**What is needed:**
Produce word for word the lines of the data below running from the one that has "end_wall_left();" to the one that has "zip(*points))), Vector(map(max, zip(*points)))", inclusive, and no others.

**Stored data:**
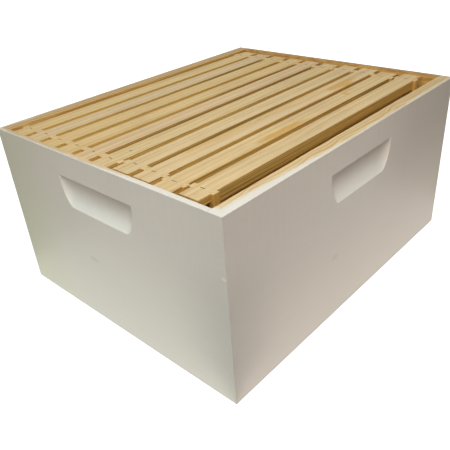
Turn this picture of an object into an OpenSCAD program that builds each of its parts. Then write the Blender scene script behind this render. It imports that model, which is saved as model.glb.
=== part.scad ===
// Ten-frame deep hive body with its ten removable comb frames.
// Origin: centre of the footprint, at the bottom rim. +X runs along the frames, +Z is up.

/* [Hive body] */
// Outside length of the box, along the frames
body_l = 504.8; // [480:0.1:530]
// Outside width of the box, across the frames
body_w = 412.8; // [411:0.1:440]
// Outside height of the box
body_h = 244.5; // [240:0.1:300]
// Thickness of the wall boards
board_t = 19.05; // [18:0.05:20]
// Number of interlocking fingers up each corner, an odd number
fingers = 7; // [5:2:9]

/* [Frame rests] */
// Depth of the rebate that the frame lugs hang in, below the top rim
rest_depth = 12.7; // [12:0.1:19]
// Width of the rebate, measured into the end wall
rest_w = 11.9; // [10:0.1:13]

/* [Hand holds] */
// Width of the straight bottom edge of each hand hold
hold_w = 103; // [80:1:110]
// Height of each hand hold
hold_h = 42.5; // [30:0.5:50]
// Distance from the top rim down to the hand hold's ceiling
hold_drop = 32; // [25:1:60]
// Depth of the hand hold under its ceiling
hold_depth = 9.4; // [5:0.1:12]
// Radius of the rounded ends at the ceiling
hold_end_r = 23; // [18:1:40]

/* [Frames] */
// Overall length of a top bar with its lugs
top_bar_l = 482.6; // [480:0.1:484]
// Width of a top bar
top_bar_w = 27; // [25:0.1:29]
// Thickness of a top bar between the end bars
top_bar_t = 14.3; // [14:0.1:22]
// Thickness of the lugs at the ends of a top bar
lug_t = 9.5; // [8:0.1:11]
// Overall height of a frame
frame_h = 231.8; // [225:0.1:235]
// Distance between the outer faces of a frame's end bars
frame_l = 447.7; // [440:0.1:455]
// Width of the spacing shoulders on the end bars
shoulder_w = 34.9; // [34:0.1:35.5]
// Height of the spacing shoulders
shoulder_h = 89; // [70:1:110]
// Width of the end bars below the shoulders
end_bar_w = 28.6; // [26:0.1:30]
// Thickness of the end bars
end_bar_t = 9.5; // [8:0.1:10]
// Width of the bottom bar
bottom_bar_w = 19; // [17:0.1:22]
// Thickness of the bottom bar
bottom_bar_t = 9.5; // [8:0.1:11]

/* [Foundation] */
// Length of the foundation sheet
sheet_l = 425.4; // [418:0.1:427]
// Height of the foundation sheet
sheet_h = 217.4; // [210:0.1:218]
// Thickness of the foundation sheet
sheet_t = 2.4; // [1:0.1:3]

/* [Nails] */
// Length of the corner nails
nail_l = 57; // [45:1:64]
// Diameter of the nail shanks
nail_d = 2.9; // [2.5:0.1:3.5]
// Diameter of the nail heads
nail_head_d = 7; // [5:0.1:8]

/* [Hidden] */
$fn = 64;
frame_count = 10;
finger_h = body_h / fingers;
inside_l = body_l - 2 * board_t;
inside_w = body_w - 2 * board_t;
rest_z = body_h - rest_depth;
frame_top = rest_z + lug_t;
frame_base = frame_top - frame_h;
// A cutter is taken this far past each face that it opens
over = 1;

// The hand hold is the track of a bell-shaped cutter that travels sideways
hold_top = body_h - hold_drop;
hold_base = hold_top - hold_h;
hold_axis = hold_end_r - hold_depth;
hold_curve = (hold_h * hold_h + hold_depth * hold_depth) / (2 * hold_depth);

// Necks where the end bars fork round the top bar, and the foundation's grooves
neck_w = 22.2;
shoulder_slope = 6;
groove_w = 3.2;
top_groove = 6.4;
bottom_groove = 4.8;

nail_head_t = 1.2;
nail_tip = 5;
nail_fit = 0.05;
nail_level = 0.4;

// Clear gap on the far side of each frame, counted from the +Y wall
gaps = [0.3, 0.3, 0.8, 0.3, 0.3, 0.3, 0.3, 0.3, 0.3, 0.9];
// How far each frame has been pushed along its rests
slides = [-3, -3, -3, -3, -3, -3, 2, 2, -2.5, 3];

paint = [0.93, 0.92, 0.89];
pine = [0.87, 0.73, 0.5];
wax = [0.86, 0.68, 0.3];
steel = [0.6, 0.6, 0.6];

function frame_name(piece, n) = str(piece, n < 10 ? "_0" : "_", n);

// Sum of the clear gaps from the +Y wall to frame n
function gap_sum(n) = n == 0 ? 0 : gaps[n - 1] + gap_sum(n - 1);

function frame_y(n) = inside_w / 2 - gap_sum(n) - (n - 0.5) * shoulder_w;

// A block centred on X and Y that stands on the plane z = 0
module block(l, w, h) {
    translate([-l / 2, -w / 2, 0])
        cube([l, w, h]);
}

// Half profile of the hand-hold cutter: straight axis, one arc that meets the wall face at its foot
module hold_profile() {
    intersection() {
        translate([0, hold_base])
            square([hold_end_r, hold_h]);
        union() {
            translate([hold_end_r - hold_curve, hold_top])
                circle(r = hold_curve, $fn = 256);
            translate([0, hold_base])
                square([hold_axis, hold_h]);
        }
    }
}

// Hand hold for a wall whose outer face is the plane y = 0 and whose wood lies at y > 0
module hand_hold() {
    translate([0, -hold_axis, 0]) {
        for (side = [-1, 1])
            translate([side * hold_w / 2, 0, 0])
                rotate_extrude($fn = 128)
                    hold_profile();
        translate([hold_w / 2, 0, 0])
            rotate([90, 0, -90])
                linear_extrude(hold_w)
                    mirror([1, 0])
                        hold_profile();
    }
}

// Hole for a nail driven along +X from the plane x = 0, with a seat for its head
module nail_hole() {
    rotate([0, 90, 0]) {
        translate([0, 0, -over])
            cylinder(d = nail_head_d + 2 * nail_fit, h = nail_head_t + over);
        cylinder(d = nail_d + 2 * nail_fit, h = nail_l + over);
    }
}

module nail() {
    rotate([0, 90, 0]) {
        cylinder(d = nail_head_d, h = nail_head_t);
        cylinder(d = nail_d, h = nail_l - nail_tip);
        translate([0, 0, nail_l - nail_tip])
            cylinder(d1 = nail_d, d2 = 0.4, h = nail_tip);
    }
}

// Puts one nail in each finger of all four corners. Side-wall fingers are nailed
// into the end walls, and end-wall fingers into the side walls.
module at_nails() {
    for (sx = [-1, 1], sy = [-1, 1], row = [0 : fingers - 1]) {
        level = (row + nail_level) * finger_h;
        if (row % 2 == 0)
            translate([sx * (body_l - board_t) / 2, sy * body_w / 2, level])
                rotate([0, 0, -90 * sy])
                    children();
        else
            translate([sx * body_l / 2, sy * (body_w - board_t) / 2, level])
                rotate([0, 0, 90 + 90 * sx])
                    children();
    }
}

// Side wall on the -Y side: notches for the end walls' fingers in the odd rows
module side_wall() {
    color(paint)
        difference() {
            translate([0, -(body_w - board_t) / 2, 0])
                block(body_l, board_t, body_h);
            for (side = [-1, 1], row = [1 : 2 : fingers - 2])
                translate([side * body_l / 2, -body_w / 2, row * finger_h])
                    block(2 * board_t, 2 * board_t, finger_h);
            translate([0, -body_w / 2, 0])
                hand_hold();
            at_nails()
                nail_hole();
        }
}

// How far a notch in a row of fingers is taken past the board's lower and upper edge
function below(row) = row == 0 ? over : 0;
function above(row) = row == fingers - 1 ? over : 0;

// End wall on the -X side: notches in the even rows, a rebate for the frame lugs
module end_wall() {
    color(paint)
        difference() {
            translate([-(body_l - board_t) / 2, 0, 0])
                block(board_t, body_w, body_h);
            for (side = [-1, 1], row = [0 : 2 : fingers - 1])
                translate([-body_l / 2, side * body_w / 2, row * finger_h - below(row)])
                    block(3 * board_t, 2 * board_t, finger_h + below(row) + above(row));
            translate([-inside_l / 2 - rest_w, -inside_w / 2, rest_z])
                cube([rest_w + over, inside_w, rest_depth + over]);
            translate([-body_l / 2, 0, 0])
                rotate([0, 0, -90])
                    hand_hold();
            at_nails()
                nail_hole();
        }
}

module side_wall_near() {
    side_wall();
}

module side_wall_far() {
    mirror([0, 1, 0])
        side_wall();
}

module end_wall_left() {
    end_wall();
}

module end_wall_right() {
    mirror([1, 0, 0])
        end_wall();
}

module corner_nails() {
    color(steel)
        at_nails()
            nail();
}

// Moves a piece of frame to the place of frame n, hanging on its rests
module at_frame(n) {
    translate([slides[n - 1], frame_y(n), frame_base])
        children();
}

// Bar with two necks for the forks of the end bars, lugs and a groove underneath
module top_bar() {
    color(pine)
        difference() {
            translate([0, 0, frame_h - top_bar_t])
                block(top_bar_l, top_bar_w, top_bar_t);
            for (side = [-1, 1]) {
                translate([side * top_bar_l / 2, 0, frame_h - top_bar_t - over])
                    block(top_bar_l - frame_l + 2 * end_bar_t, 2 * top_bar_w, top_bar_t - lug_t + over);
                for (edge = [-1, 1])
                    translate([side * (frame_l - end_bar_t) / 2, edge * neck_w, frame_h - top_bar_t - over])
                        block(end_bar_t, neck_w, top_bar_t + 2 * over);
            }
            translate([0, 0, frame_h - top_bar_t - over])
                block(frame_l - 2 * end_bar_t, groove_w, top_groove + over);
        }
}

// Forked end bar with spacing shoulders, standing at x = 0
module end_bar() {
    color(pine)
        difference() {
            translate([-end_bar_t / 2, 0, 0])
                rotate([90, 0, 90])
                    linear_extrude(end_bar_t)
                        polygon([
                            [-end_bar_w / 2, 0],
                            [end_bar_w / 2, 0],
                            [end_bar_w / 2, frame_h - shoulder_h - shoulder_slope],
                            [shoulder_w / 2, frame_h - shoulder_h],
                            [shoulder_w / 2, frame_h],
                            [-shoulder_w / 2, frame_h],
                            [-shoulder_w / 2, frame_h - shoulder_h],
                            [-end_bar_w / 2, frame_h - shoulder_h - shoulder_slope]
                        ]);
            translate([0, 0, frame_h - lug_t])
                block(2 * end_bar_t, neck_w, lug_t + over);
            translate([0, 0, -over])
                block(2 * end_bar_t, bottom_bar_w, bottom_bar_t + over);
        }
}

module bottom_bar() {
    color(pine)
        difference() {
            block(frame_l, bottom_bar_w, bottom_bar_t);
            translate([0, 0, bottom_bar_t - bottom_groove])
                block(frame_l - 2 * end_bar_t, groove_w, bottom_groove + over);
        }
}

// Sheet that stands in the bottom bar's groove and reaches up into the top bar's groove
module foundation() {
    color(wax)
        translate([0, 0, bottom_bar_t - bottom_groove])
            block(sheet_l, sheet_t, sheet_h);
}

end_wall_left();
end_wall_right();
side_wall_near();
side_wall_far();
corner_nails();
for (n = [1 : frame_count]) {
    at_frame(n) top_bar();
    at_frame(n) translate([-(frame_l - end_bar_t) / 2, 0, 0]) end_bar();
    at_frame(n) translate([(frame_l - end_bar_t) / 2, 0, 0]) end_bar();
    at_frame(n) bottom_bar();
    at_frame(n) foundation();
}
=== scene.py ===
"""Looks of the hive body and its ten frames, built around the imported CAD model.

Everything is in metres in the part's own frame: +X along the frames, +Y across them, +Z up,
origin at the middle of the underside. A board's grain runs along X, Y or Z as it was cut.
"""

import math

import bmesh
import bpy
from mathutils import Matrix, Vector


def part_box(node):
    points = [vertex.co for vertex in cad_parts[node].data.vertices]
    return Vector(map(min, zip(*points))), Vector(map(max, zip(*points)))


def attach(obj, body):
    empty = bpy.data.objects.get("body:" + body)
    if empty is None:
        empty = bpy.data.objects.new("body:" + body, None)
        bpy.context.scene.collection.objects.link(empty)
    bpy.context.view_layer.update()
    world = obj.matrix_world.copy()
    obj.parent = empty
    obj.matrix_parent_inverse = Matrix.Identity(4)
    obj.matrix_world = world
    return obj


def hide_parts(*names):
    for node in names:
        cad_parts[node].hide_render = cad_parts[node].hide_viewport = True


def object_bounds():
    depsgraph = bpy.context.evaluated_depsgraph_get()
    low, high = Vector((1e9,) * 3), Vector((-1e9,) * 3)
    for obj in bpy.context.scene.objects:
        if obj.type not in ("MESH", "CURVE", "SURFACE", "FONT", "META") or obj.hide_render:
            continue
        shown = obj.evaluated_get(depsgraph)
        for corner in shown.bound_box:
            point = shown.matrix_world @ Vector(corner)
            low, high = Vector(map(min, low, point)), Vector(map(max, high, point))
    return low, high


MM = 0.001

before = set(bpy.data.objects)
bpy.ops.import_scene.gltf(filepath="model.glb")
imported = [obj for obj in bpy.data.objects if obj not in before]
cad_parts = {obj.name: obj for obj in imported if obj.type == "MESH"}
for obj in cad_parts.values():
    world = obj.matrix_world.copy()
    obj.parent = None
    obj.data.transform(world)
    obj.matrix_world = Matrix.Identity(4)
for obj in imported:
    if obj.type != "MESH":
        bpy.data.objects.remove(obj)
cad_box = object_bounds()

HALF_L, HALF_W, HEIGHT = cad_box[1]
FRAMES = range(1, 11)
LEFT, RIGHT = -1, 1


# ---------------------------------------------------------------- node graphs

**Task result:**
end_wall_left();
end_wall_right();
side_wall_near();
side_wall_far();
corner_nails();
for (n = [1 : frame_count]) {
    at_frame(n) top_bar();
    at_frame(n) translate([-(frame_l - end_bar_t) / 2, 0, 0]) end_bar();
    at_frame(n) translate([(frame_l - end_bar_t) / 2, 0, 0]) end_bar();
    at_frame(n) bottom_bar();
    at_frame(n) foundation();
}
=== scene.py ===
"""Looks of the hive body and its ten frames, built around the imported CAD model.

Everything is in metres in the part's own frame: +X along the frames, +Y across them, +Z up,
origin at the middle of the underside. A board's grain runs along X, Y or Z as it was cut.
"""

import math

import bmesh
import bpy
from mathutils import Matrix, Vector


def part_box(node):
    points = [vertex.co for vertex in cad_parts[node].data.vertices]
    return Vector(map(min, zip(*points))), Vector(map(max, zip(*points)))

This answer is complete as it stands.